Nas notas explicativas apresentadas no âmbito do Orçamento do Estado, o Ministério dizia que, “ao nível das parcerias internacionais, está em curso uma revisão da estratégia de apoios que procura alargar e aprofundar os apoios à internacionalização do sistema científico, de forma a promover laços mais fortes de cooperação assentes na colaboração entre instituições portuguesas e estrangeiras. Esta estratégia privilegia a institucionalização dessas parcerias, por forma a potenciar os benefícios da cooperação internacional. Os apoios visam também alargar o universo de entidades beneficiárias, promovendo mais equidade, sustentabilidade e transparência no financiamento desses apoios”.
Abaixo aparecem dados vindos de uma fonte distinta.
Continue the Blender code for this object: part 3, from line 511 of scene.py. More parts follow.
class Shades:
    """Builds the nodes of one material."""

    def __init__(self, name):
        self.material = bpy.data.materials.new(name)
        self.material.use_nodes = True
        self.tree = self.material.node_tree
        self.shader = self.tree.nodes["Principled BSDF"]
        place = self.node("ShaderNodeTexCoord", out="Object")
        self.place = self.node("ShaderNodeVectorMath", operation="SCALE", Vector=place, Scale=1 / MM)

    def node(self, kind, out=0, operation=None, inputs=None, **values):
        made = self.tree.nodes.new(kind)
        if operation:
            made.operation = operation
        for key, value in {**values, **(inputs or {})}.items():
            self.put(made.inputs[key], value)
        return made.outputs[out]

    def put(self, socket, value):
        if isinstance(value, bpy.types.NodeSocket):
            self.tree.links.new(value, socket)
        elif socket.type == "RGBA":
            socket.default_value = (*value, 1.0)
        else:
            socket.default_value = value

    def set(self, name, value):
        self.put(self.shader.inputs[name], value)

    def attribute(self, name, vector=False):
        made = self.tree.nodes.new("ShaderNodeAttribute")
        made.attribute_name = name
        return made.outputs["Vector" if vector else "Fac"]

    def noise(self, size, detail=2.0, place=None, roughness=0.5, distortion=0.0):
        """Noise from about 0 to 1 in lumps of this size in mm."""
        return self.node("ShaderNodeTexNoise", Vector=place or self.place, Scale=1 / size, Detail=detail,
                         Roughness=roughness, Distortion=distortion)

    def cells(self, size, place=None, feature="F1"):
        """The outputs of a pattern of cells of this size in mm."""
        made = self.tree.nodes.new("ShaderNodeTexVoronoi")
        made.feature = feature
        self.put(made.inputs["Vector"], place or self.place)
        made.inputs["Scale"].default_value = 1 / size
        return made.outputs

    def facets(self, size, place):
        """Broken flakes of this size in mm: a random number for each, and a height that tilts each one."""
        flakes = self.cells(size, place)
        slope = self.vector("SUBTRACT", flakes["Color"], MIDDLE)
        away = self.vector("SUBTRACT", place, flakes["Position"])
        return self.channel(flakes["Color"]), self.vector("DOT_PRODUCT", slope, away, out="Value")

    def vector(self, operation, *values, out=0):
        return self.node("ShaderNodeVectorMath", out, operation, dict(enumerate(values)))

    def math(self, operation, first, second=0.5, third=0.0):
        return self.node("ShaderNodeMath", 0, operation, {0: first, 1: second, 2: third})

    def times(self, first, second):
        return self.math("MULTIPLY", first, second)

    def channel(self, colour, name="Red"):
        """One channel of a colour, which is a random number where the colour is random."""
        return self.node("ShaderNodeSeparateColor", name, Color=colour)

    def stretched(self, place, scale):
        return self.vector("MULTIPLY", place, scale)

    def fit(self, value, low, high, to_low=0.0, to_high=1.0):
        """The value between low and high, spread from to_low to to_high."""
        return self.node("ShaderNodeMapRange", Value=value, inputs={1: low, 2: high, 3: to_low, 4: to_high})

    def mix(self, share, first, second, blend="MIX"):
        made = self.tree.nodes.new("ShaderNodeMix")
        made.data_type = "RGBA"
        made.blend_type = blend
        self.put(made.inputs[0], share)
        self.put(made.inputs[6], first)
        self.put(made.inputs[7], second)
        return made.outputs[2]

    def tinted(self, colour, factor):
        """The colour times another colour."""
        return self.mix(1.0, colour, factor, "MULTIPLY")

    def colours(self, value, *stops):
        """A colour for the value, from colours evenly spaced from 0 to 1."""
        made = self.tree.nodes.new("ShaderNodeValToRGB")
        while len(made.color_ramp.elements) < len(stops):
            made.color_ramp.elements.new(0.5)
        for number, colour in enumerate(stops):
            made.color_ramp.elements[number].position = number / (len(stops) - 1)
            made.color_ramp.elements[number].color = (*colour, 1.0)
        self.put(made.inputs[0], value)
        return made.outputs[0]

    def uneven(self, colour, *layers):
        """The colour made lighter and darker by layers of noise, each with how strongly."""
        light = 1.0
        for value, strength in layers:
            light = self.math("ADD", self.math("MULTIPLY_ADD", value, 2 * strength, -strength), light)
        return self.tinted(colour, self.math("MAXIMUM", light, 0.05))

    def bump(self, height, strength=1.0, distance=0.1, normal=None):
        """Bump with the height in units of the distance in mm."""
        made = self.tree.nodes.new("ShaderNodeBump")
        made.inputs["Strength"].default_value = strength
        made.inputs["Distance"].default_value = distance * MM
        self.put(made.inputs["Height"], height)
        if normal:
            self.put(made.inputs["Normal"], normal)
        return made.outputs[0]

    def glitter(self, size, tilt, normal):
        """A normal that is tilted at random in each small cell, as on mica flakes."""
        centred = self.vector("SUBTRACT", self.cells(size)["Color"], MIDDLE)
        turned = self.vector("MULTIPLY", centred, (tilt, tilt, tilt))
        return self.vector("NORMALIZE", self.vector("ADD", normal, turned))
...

Informava que, com o objetivo de reforçar as parcerias internacionais, tinha sido assinado um memorando de entendimento entre a Fundação para a Ciência e a Tecnologia e a nova escola da Universidade de Stanford, a Stanford Doerr School of Sustainability, “uma escola inovadora e orientada para a investigação de soluções com elevado impacto nas alterações climáticas sentidas a nível mundial, concebida para acelerar drasticamente os avanços e soluções científicas, tecnológicas e políticas”, e com a Universidade de Berkeley, “tendo por objetivo a formação avançada de alunos portugueses ou lusodescendentes e o programa de financiamento de bolsas do Fundo Pinto-Fialon”, dizendo-se que a FCT estava a desenhar um “programa complementar de apoio, para promover o acesso dos estudantes portugueses a esta universidade, considerada uma das melhores do mundo”. E concluia-se dizendo que “estas novas parcerias visam a internacionalização da investigação científica e tecnológica nacionais, promovendo a criação de emprego científico e qualificado e fomentando a criação e crescimento de novas empresas de base científica e tecnológica, além de impulsionar a mobilidade internacional de estudantes, docentes e investigadores”.